What this song renders
The exact location of the battle is unknown. Tacitus describes the ground — a defile with a forest at the Roman rear and an open plain in front — without naming it. Modern candidates include sites near Mancetter, High Cross, and Cuttle Mill; archaeology has yet to confirm any of them. What is clear is that Suetonius chose ground that nullified the British numerical advantage.
Tacitus puts the British force at 230,000 and the Roman force at 10,000. Both numbers are likely inflated — the Roman one downward, the British upward. Modern military historians estimate the actual British fighting force at perhaps 30,000–50,000, with non-combatants and wagons swelling the camp. The Romans were two legions plus auxiliaries: roughly 10,000 disciplined troops on chosen ground.

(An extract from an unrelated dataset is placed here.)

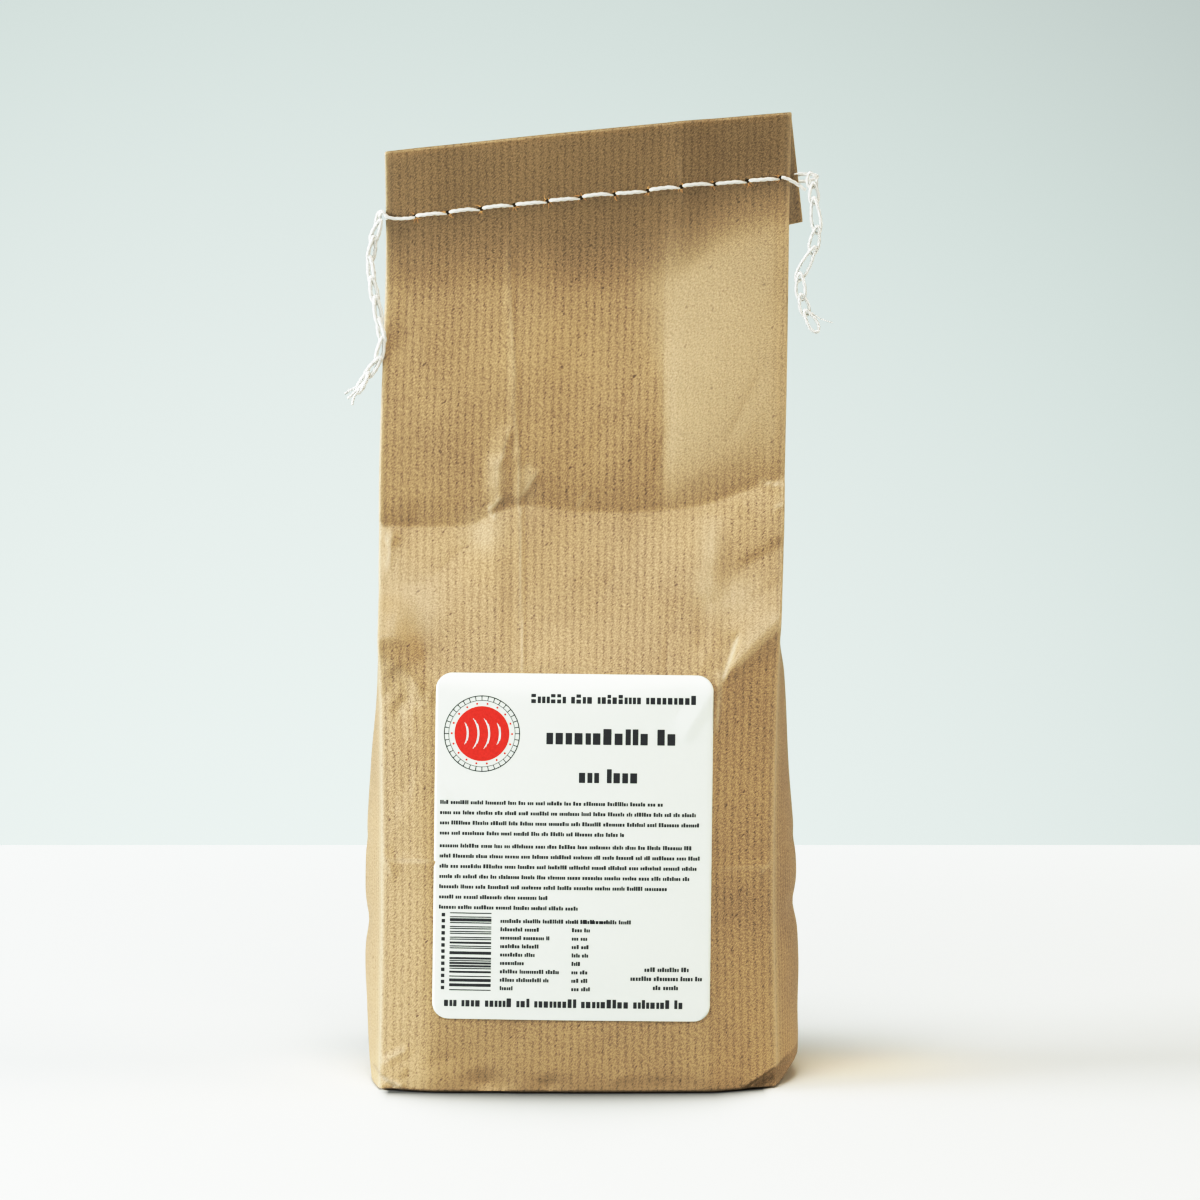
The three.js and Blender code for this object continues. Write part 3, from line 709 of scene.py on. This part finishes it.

The British line was broken in the first sustained engagement and pushed back into its own wagon lines. Tacitus says 80,000 Britons died. The number is Roman propaganda but the scale of the defeat is not in dispute. Boudicca survived the battle; Tacitus reports she died by poison shortly after, while Dio says she fell sick and died. The Iceni and Trinovantes paid an even heavier price in the suppression that followed.
The battle, the Roman victory, the catastrophic British defeat, and Boudicca’s death within weeks are all documented. The exact site, the precise British numbers, and the manner of her death are uncertain — but the political outcome ended the revolt and reset Roman policy in Britain for a generation.